Karim’s words matched what Barzani, the former President of the Kurdistan Region, said at the time when he personally led the confrontation against ISIS.

Barzani said: “Before the fall of Mosul to ISIS, we received information that extremists were establishing bases in the urban area southwest of Mosul, near the Syrian border. I sent messages to Prime Minister Nouri al-Maliki through Sayyid Ammar al-Hakim, Dr. Roj Shaways, and US Ambassador Stephen Beecroft.”

“I told them: Inform him that he’s preoccupied with Anbar and indifferent to Mosul, which has become an open arena. I proposed a joint operation to prevent the extremists from taking over Mosul and its surroundings,” recounted Barzani.

This was in December 2013, seven months before Mosul fell to ISIS. Barzani added that al-Maliki showed no interest: “I called him at the beginning of 2014 and said, ‘My brother, the situation in Mosul is dangerous.
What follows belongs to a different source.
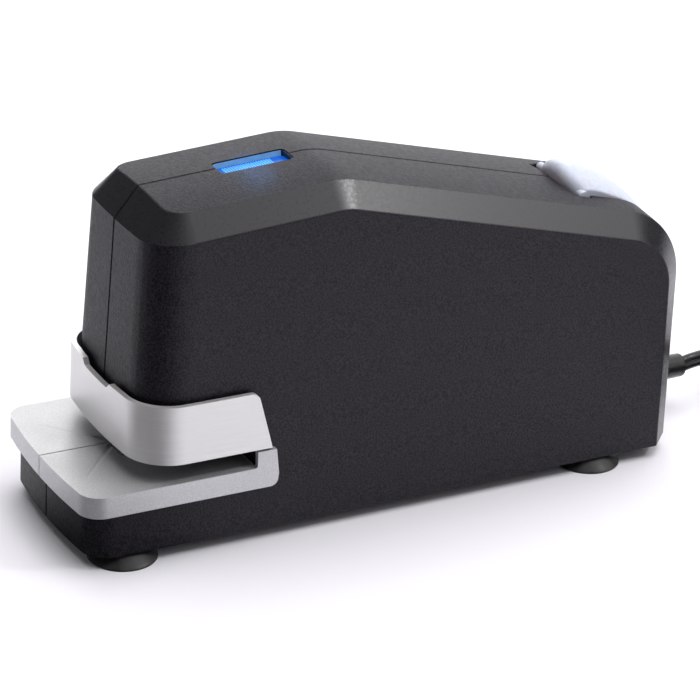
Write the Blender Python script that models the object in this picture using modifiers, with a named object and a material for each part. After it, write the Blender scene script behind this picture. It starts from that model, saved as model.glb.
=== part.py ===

Let’s conduct a joint operation. I cannot send the Peshmerga alone’.”

“The matter is sensitive between Kurds and Arabs, and government forces are present in the area. There's the 2nd Division of the Iraqi Army, Federal Police, and other units. We’re ready to bear the heavier burden, but let it be a joint operation,” argued Barzani.

Al-Maliki then replied: “My brother, you watch over your region, don’t worry about what’s beyond it; the situation is under control.”

Barzani indicated that ISIS had not dreamed of taking control of Mosul, nor had it anticipated its fall into their hands.

The terrorist group wanted to distract army units to release their members detained in the Badush prison west of the city.

“ISIS launched shells towards the Ghazlani camp to cover the prisoners’ escape. The officers sent by al-Maliki (the ground forces commander and deputy chief of staff) fled, and the division commander joined them... This is a big and terrible issue,” said the Kurdish leader.

“The army didn't resist. Senior officers sought refuge with the Peshmerga. We rescued them and sent them to Baghdad at their request,” Barzani recounted.